Tuple: Each row in the relation is known as a tuple. The above relation contains 4 tuples, one of which is
shown as:
RA
1 DELHI 9455123451 18
M
Relation Instance: The set of tuples of a relation at a particular instance of time is called a relation instance.
Table 1 shows the relation instance of STUDENT at a particular time. It can change whenever there is an
insertion, deletion, or update in the database.
Degree: The number of attributes in the relation is known as the degree of the relation.
The STUDENT relation defined above has degree 5.
Cardinality: The number of tuples in a relation is known as cardinality. The STUDENT relation defined
above has cardinality 4.
Column: The column represents the set of values for a particular attribute.
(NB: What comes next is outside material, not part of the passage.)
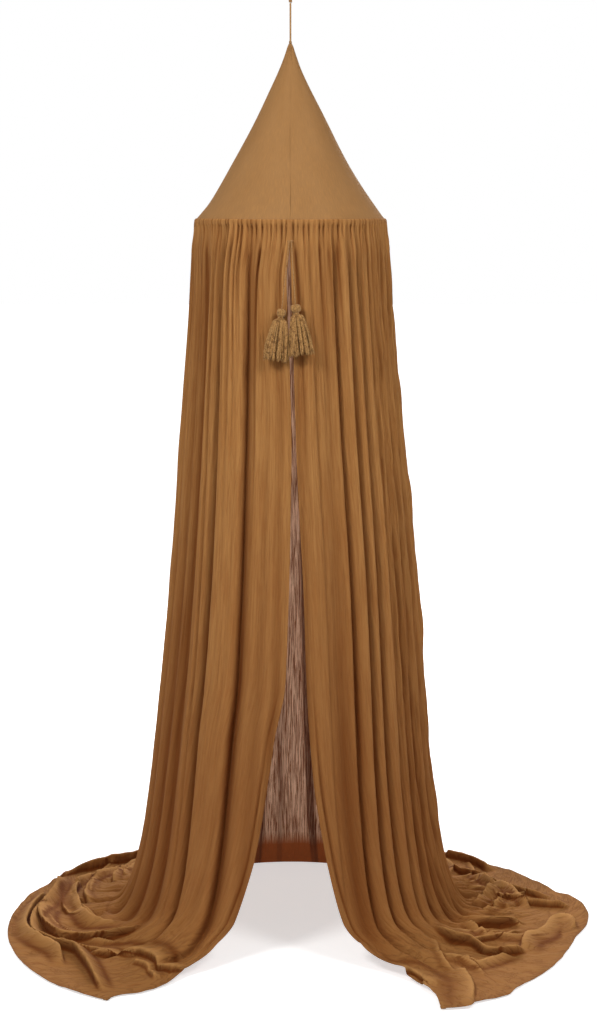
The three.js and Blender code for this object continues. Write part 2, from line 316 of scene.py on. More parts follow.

The column ROLL_NO is
extracted from the relation STUDENT.
ROLL_NO
NULL Values: The value which is not known or unavailable is called a NULL value. It is represented by
blank space. e.g.; PHONE of STUDENT having ROLL_NO 4 is NULL.
Relation Key: These are basically the keys that are used to identify the rows uniquely or also help in
identifying tables. These are of the following types.
Primary Key
Candidate Key
Super Key
Foreign Key
Alternate Key
Composite Key
Constraints in Relational Model
While designing the Relational Model, we define some conditions which must hold for data present in the
database are called Constraints. These constraints are checked before performing any operation (insertion,
deletion, and updation ) in the database. If there is a violation of any of the constraints, the operation will fail.
Domain Constraints
These are attribute-level constraints. An attribute can only take values that lie inside the domain range. e.g.; If a
constraint AGE>0 is applied to STUDENT relation, inserting a negative value of AGE will result in failure.
Key Integrity
Every relation in the database should have at least one set of attributes that defines a tuple uniquely. Those set of
attributes is called keys. e.g.; ROLL_NO in STUDENT is key. No two students can have the same roll number.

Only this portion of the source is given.